Work through the data and report how many lines include the string "record", giving the number alone.

Begin Material for this task

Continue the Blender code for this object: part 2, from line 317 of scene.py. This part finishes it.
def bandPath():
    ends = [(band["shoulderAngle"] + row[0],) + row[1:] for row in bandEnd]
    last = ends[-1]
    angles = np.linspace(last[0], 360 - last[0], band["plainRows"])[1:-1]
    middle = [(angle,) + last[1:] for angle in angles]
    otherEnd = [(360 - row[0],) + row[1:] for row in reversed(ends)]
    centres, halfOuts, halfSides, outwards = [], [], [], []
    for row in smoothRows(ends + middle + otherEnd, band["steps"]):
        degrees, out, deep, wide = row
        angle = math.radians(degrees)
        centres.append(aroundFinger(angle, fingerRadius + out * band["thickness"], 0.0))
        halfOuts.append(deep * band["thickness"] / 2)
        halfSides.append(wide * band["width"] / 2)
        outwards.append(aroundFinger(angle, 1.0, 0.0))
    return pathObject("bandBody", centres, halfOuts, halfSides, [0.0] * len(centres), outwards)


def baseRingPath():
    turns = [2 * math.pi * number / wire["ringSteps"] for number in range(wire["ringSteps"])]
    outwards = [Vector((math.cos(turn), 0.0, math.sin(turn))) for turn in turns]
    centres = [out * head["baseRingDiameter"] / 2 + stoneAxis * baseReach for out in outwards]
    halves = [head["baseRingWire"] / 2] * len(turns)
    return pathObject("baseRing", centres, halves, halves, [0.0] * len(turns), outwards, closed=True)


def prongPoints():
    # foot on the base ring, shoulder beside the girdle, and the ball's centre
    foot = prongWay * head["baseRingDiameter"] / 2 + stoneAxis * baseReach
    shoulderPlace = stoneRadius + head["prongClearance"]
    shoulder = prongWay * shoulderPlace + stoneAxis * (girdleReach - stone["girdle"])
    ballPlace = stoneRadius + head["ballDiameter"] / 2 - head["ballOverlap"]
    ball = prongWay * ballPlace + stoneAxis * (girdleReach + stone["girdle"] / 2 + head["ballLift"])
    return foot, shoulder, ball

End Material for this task
Begin Material for this task

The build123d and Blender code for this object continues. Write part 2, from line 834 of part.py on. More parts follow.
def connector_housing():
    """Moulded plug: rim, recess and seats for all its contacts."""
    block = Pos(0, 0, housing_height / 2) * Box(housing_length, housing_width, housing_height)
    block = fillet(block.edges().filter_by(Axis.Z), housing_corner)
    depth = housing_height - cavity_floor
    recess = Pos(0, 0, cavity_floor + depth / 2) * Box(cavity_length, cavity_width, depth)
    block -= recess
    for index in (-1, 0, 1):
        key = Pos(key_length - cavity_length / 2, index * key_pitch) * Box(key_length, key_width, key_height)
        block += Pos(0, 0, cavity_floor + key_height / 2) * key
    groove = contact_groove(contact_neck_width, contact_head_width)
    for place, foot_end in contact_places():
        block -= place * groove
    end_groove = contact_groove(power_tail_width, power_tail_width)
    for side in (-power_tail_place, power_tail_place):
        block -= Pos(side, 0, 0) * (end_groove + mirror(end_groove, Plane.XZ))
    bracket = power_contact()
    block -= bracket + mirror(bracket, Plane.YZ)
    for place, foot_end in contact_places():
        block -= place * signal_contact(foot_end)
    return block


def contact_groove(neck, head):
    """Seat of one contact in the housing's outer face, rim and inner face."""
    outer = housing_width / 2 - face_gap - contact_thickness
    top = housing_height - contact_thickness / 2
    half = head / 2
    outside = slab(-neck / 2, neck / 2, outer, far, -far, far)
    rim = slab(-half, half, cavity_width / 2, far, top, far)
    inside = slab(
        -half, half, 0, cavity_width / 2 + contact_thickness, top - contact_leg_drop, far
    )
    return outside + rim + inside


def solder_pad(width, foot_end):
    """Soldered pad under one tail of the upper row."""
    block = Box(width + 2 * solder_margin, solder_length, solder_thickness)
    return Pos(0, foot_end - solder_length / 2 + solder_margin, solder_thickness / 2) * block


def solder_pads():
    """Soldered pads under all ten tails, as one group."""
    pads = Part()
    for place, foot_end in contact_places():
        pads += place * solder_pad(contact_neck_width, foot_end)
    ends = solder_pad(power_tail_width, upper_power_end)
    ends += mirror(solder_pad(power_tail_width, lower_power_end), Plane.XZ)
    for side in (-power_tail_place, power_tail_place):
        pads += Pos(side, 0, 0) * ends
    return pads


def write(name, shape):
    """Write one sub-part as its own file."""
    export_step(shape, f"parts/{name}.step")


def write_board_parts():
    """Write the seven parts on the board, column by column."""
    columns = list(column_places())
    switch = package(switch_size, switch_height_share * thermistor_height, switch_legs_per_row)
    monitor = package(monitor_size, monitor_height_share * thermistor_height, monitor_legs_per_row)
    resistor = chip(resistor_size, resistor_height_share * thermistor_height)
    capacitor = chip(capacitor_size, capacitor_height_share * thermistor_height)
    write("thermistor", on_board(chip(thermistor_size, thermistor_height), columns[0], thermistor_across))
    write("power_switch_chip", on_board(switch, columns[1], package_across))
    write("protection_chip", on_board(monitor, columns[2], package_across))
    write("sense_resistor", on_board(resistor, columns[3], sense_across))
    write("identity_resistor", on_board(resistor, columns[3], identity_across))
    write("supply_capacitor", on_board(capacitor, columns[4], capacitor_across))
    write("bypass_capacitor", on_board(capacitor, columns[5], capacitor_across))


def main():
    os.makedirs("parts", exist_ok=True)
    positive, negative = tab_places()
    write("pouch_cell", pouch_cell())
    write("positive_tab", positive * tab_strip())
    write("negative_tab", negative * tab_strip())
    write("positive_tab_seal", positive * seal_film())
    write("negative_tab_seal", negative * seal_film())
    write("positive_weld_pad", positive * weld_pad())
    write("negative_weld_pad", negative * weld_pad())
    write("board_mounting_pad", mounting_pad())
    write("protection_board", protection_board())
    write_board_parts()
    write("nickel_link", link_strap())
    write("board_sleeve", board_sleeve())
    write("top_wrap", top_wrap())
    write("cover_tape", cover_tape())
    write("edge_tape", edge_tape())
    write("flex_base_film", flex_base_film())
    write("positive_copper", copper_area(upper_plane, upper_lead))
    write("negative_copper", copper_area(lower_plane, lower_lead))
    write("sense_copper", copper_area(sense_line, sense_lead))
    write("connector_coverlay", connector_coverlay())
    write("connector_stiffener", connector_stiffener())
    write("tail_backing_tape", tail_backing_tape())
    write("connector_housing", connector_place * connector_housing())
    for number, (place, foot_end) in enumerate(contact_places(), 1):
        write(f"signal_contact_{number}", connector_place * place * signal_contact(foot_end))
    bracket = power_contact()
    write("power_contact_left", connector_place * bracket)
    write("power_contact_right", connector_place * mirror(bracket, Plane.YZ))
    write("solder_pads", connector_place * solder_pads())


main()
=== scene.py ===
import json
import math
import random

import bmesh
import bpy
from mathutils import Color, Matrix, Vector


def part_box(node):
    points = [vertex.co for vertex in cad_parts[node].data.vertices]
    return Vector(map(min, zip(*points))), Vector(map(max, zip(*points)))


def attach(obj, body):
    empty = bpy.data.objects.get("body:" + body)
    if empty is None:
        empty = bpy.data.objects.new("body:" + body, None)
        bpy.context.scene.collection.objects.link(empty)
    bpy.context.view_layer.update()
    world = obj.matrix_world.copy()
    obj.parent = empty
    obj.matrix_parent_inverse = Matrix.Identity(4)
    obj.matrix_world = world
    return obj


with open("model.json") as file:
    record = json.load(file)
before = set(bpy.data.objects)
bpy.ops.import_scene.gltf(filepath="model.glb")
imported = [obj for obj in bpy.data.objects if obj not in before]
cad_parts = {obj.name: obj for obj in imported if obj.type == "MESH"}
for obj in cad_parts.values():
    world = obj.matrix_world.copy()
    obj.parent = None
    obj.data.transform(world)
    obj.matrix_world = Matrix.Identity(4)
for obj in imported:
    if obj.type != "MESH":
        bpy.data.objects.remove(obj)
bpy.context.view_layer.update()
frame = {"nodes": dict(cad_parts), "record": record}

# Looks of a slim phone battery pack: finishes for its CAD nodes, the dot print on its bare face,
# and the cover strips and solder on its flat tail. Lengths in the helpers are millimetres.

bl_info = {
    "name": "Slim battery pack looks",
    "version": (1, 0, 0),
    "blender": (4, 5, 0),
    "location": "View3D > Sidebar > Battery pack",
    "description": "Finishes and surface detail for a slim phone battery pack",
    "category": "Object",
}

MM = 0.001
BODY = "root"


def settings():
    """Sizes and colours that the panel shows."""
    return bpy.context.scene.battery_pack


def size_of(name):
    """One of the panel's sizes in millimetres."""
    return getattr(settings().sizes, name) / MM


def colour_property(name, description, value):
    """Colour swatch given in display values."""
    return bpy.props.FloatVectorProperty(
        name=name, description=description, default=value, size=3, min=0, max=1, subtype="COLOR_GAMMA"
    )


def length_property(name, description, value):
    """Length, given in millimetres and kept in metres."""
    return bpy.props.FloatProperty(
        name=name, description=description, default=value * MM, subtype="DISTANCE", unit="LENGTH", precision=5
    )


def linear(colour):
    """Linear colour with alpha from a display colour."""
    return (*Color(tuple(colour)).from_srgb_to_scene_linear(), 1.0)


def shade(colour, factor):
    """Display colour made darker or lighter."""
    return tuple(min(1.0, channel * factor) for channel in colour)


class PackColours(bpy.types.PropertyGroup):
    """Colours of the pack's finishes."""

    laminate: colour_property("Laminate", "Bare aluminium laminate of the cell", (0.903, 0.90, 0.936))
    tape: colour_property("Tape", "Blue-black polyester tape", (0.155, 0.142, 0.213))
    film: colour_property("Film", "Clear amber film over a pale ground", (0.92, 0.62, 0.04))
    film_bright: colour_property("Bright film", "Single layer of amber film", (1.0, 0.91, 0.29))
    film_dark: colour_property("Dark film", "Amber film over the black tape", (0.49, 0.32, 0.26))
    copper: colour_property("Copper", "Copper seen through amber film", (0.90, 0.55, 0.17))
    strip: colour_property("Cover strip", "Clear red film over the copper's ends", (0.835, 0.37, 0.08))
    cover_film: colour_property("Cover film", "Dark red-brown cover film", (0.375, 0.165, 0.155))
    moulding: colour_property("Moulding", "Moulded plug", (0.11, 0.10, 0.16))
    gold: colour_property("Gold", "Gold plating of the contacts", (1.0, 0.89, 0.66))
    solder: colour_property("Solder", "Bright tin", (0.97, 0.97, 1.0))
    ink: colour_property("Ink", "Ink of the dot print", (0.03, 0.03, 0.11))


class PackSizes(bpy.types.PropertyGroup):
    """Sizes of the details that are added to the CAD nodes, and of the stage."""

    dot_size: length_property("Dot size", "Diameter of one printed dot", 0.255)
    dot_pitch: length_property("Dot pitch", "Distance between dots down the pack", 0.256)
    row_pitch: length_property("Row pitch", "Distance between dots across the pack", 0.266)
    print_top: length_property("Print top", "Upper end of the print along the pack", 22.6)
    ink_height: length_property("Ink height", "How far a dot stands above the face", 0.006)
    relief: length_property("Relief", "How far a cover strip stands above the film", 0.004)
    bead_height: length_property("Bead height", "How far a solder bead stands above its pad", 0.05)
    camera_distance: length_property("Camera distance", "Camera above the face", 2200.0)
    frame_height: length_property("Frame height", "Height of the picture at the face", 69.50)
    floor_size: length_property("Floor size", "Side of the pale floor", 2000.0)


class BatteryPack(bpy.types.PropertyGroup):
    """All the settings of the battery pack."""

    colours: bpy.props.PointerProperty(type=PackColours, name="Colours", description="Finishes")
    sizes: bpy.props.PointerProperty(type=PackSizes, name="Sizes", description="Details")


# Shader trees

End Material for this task

◆ **Correct answer**
2